Problem statement |
Everything in the listing below from the line containing "Baked corn crumb" through the line containing "# ---- sizes" should be repeated exactly; leave out every other line.

::::

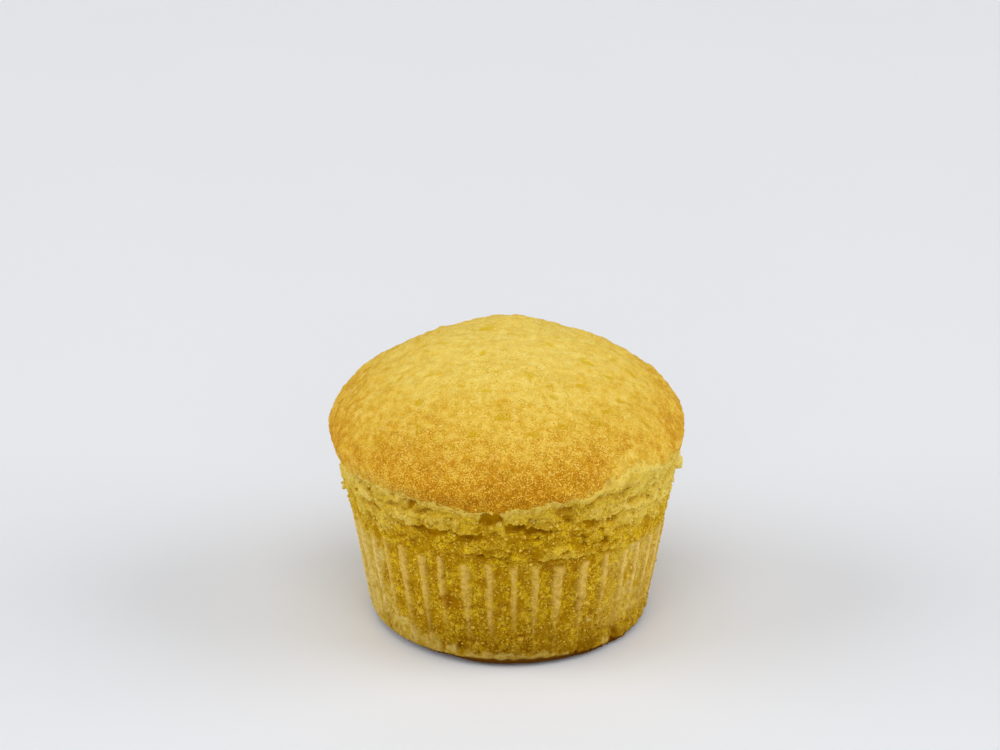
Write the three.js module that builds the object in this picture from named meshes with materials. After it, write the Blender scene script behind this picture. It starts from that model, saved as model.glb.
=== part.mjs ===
import * as THREE from "three";

// Corn muffin, one solid, in millimetres with +Z up, standing on its flat base.
// From the foot up: a fluted skirt moulded by a baking case, a band of torn crumb
// where the batter rose above the case, and a domed crown with an overhanging lip.

// Skirt
const base_radius = 24.4;
const foot_radius = 26.8;
const foot_height = 2.8;
const skirt_top_radius = 30.2;
const skirt_top_height = 22.9;
const skirt_lean = 0.7; // how much higher the skirt ends at -X than at +X

// Flutes pressed into the skirt
const flute_count = 40;
const flute_depth = 0.8;
const flute_phase = 0.018;
const flute_drift = 0.02; // uneven spacing, radians
const ridge_half_width = 0.17; // share of one flute pitch
const valley_half_width = 0.17;

// Torn crumb band
const band_foot_radius = 30.5;
const band_top_radius = 32.3;
const band_roughness = 0.45;
const lip_height = 35.6;
const lip_wander = 0.6; // how far the lip rises and falls around the muffin

// Crown
const lip_radius = 32.7;
const crown_radius = 33.9;
const crown_widest_height = 38.9;
const crown_top_height = 55.4;
const crown_fullness = 2.1;
const crown_roundness = 1.42;
const crown_offset_x = -0.5;
const crown_wander = 0.3;

// Low mound beside the top of the crown
const mound_x = 0.4;
const mound_y = 13.5;
const mound_radius = 5.4;
const mound_height = 1.2;

const columns = flute_count * 4;

function columnAngle(index) {
  // Four corners to each flute: two edges of the ridge, two edges of the valley.
  const flute = Math.floor(index / 4);
  const corner = index % 4;
  const share = [
    -ridge_half_width,
    ridge_half_width,
    0.5 - valley_half_width,
    0.5 + valley_half_width,
  ][corner];
  const even = ((flute + share) * 2 * Math.PI) / flute_count + flute_phase;
  return even + flute_drift * Math.sin(5 * even + 0.6) * Math.cos(2 * even);
}

function isRidge(index) {
  return index % 4 < 2;
}

function lipRise(angle) {
  const swell = Math.sin(angle - 0.5) + 0.6 * Math.sin(3 * angle + 1.2);
  return lip_wander * (swell + 0.4 * Math.sin(8 * angle));
}

function crownWander(angle) {
  return crown_wander * (Math.sin(2 * angle - 1.2) + 0.5 * Math.sin(5 * angle));
}

function crumbWander(angle, height) {
  const coarse = Math.sin(7 * angle + 0.55 * height);
  const fine = Math.sin(17 * angle - 0.9 * height + 1.3);
  return band_roughness * (0.7 * coarse + 0.5 * fine);
}

function moundRise(x, y) {
  const away = Math.hypot(x - mound_x, y - mound_y) / mound_radius;
  return mound_height * Math.exp(-away * away);
}

function skirtRadius(height) {
  const share = (height - foot_height) / (skirt_top_height - foot_height);
  return foot_radius + (skirt_top_radius - foot_radius) * share;
}

function skirtPoint(index, share, depth) {
  const angle = columnAngle(index);
  const top = skirt_top_height - skirt_lean * Math.cos(angle);
  const height = foot_height + (top - foot_height) * share;
  const cut = isRidge(index) ? 0 : depth * flute_depth;
  const radius = skirtRadius(height) - cut;
  return [radius * Math.cos(angle), radius * Math.sin(angle), height];
}

function bandPoint(index, share, sink) {
  const angle = columnAngle(index);
  const bottom = skirt_top_height - skirt_lean * Math.cos(angle);
  const top = lip_height + lipRise(angle);
  const height = bottom + (top - bottom) * share;
  const wall = band_foot_radius + (band_top_radius - band_foot_radius) * share;
  const rough = crumbWander(angle, height) * Math.sin(Math.PI * share);
  const radius = wall + rough - sink;
  const x = radius * Math.cos(angle) + crown_offset_x * Math.sqrt(share);
  return [x, radius * Math.sin(angle), height];
}

function crownPoint(index, spread, height) {
  const angle = columnAngle(index);
  const radius = spread + crownWander(angle) * (spread / crown_radius);
  const x = radius * Math.cos(angle) + crown_offset_x;
  const y = radius * Math.sin(angle);
  const below = (crown_top_height - height) / (crown_top_height - lip_height);
  return [x, y, height + lipRise(angle) * below * below + moundRise(x, y)];
}

function domeHeight(spread) {
  const share = 1 - Math.pow(spread / crown_radius, crown_fullness);
  const dome = crown_top_height - crown_widest_height;
  return crown_widest_height + dome * Math.pow(share, 1 / crown_roundness);
}

function ring(count, place) {
  const step = columns / count;
  return Array.from({ length: count }, (unused, index) => place(index * step));
}

function skirtRings() {
  const rings = [];
  const shares = [0, 0.25, 0.5, 0.75, 0.95];
  const depths = [0.55, 0.9, 1, 1, 1];
  for (let row = 0; row < shares.length; row += 1) {
    rings.push(ring(columns, (i) => skirtPoint(i, shares[row], depths[row])));
  }
  return rings;
}

function bandRings() {
  const shares = [0.03, 0.2, 0.38, 0.56, 0.74, 0.88];
  const sinks = [0.25, 0.35, 0.4, 0.35, 0.25, 0.2];
  return shares.map((share, row) =>
    ring(columns, (i) => bandPoint(i, share, sinks[row])),
  );
}

function lipRings() {
  const shoulder = lip_radius + (crown_radius - lip_radius) * 0.72;
  return [
    ring(columns, (i) => crownPoint(i, lip_radius, lip_height)),
    ring(columns, (i) => crownPoint(i, shoulder, lip_height + 1.5)),
  ];
}

function domeRings() {
  const plan = [
    [1, columns],
    [0.985, columns],
    [0.95, columns],
    [0.9, columns],
    [0.84, columns],
    [0.77, columns],
    [0.69, columns],
    [0.6, columns / 2],
    [0.5, columns / 2],
    [0.4, columns / 2],
    [0.3, columns / 4],
    [0.2, columns / 4],
    [0.1, columns / 8],
  ];
  return plan.map(([share, count]) => {
    const spread = crown_radius * share;
    return ring(count, (i) => crownPoint(i, spread, domeHeight(spread)));
  });
}

function baseRings() {
  const flat = (radius) => (index) => {
    const angle = columnAngle(index);
    return [radius * Math.cos(angle), radius * Math.sin(angle), 0];
  };
  const corner = (radius, height) => (index) => {
    const angle = columnAngle(index);
    const cut = isRidge(index) ? 0 : 0.3 * flute_depth * (height / foot_height);
    const reach = radius - cut;
    return [reach * Math.cos(angle), reach * Math.sin(angle), height];
  };
  return [
    ring(columns / 4, flat(base_radius * 0.4)),
    ring(columns / 2, flat(base_radius * 0.75)),
    ring(columns, flat(base_radius)),
    ring(columns, corner(base_radius + 1.25, 0.45)),
    ring(columns, corner(base_radius + 2.0, 1.35)),
  ];
}

function closedSolid(rings, bottom, top) {
  // Joins each ring to the next, where one ring may have half as many corners.
  const points = [bottom];
  const starts = [];
  for (const row of rings) {
    starts.push(points.length);
    points.push(...row);
  }
  points.push(top);
  const faces = [];
  const first = rings[0].length;
  for (let i = 0; i < first; i += 1) {
    faces.push(0, starts[0] + ((i + 1) % first), starts[0] + i);
  }
  for (let row = 0; row + 1 < rings.length; row += 1) {
    const low = rings[row].length;
    const high = rings[row + 1].length;
    const a = (i) => starts[row] + (i % low);
    const b = (i) => starts[row + 1] + (i % high);
    for (let i = 0; i < Math.min(low, high); i += 1) {
      if (low === high) {
        faces.push(a(i), a(i + 1), b(i + 1));
        faces.push(a(i), b(i + 1), b(i));
      } else if (low > high) {
        faces.push(a(2 * i), a(2 * i + 1), b(i));
        faces.push(a(2 * i + 1), b(i + 1), b(i));
        faces.push(a(2 * i + 1), a(2 * i + 2), b(i + 1));
      } else {
        faces.push(a(i), b(2 * i + 1), b(2 * i));
        faces.push(a(i), a(i + 1), b(2 * i + 1));
        faces.push(a(i + 1), b(2 * i + 2), b(2 * i + 1));
      }
    }
  }
  const last = rings[rings.length - 1].length;
  const start = starts[starts.length - 1];
  for (let i = 0; i < last; i += 1) {
    faces.push(start + i, start + ((i + 1) % last), points.length - 1);
  }
  const geometry = new THREE.BufferGeometry();
  geometry.setAttribute(
    "position",
    new THREE.Float32BufferAttribute(points.flat(), 3),
  );
  geometry.setIndex(faces);
  return geometry;
}

const rings = [
  ...baseRings(),
  ...skirtRings(),
  ...bandRings(),
  ...lipRings(),
  ...domeRings(),
];
const geometry = closedSolid(
  rings,
  [0, 0, 0],
  [crown_offset_x, 0, crown_top_height],
);

// Stand it centred on the origin.
geometry.computeBoundingBox();
const middle = geometry.boundingBox.getCenter(new THREE.Vector3());
geometry.translate(-middle.x, -middle.y, 0);
geometry.computeVertexNormals();

// Baked corn crumb
const baked = new THREE.MeshStandardMaterial({
  color: 0xd8a83c,
  roughness: 0.88,
  metalness: 0,
});

const muffin = new THREE.Mesh(geometry, baked);
muffin.name = "muffin";

const group = new THREE.Group();
group.name = "corn_muffin";
group.add(muffin);

export default group;
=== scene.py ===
import itertools
import math

import bpy
import numpy as np
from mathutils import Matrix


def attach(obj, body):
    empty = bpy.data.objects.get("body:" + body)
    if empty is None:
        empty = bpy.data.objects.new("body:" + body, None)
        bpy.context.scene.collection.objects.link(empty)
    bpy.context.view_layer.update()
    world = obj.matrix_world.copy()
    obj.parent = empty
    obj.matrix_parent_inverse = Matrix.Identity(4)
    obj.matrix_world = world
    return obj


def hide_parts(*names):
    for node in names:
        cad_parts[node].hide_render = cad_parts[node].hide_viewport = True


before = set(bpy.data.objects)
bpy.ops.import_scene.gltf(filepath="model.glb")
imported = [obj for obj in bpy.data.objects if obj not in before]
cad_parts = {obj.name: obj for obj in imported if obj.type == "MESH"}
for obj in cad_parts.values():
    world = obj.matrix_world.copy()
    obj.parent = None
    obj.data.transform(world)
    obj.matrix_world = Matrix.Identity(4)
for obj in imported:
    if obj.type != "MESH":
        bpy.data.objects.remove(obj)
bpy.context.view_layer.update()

# A corn muffin, peeled from its paper case. Unless a comment says otherwise, lengths are in
# millimetres, `turn` is in degrees from the front (-Y) towards +X, and `angle` is in radians from +X.

MM = 0.001

# ---- sizes

# Where the flat base of the CAD solid has its middle
solid = [vertex.co for vertex in bpy.data.objects["muffin"].data.vertices]
solid = np.array(solid, dtype=np.float32) / MM
on_base = solid[solid[:, 2] < 0.1]
AXIS_X, AXIS_Y = (on_base[:, :2].min(axis=0) + on_base[:, :2].max(axis=0)) / 2

# Outline: the foot's quarter ellipse, the wall through these heights and radii, and the dome, a
# superellipse with the powers fullness and roundness
BASE_RADIUS = 24.4
FOOT_RADIUS = 26.6
FOOT_HEIGHT = 2.8
WALL = (
    (2.8, 26.6), (22.9, 30.0), (28.0, 31.2), (33.0, 32.2), (35.0, 32.5), (37.0, 33.4), (38.9, 33.8),
)
CROWN_RADIUS = 33.8
WIDEST_HEIGHT = 38.9
CROWN_TOP = 55.4
CROWN_FULLNESS = 2.1
CROWN_ROUNDNESS = 1.42
CROWN_SHIFT_X = -0.5
CROWN_WANDER = 0.3
LIP_LEVEL = 35.6
LIP_WANDER = 0.6
# A low mound on the crown: x, y, radius and height
MOUND = (0.6, 13.5, 5.4, 1.2)

# Skirt, moulded by the case. The phase is the turn of the ridge that an even pitch puts at the front,
# and the front ridges are drawn from there to turns of their own.
SKIRT_TOP = 22.9
SKIRT_LEAN = 1.0
FLUTES = 40
RIDGE_PHASE = 1
FRONT_RIDGES = (-58.5, -50.5, -42, -33, -25.5, -16, -7.3, 1.7, 9.3, 17.6, 27.8, 37, 46.4, 53.8, 62.7)
RIDGE_RISE = 0.28
VALLEY_DROP = 0.24
RIDGE_HALF_WIDTH = 0.74
FOOT_LIFT = 0.3
LEFT_FOOT_LIFT = 0.5

# Radii at which turns are counted as lengths round the muffin
MARK_RADIUS = 28
FLUTE_RADIUS = 28.5
BAND_RADIUS = 32

# Where the pieces meet
LOWER_SEAM = 24.4
UPPER_SEAM = 34.4
SHOULDER_HEIGHT = 43.5

# Clinging crumbs: how many places are tried, and between which heights
CRUMB_TRIES = 12000
CRUMBS_FROM = 3.0
CRUMBS_TO = 38.0

# Mesh fineness
COLUMNS = 960
DOME_CELLS = COLUMNS // 4
SHOULDER_ROWS = 42
BAND_ROWS = 80
SKIRT_ROWS = 84
FOOT_ROWS = 12
CRUMB_COLUMNS = 6
CRUMB_RINGS = 3

# The camera's place from the axis and the floor, in metres, how far it looks down, and its lens
CAMERA_PLACE = (-0.00175, -0.6377, 0.3241)
CAMERA_TILT = 0.408
CAMERA_LENS = 132.8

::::

Full answer |
// Baked corn crumb
const baked = new THREE.MeshStandardMaterial({
  color: 0xd8a83c,
  roughness: 0.88,
  metalness: 0,
});

const muffin = new THREE.Mesh(geometry, baked);
muffin.name = "muffin";

const group = new THREE.Group();
group.name = "corn_muffin";
group.add(muffin);

export default group;
=== scene.py ===
import itertools
import math

import bpy
import numpy as np
from mathutils import Matrix


def attach(obj, body):
    empty = bpy.data.objects.get("body:" + body)
    if empty is None:
        empty = bpy.data.objects.new("body:" + body, None)
        bpy.context.scene.collection.objects.link(empty)
    bpy.context.view_layer.update()
    world = obj.matrix_world.copy()
    obj.parent = empty
    obj.matrix_parent_inverse = Matrix.Identity(4)
    obj.matrix_world = world
    return obj


def hide_parts(*names):
    for node in names:
        cad_parts[node].hide_render = cad_parts[node].hide_viewport = True


before = set(bpy.data.objects)
bpy.ops.import_scene.gltf(filepath="model.glb")
imported = [obj for obj in bpy.data.objects if obj not in before]
cad_parts = {obj.name: obj for obj in imported if obj.type == "MESH"}
for obj in cad_parts.values():
    world = obj.matrix_world.copy()
    obj.parent = None
    obj.data.transform(world)
    obj.matrix_world = Matrix.Identity(4)
for obj in imported:
    if obj.type != "MESH":
        bpy.data.objects.remove(obj)
bpy.context.view_layer.update()

# A corn muffin, peeled from its paper case. Unless a comment says otherwise, lengths are in
# millimetres, `turn` is in degrees from the front (-Y) towards +X, and `angle` is in radians from +X.

MM = 0.001

# ---- sizes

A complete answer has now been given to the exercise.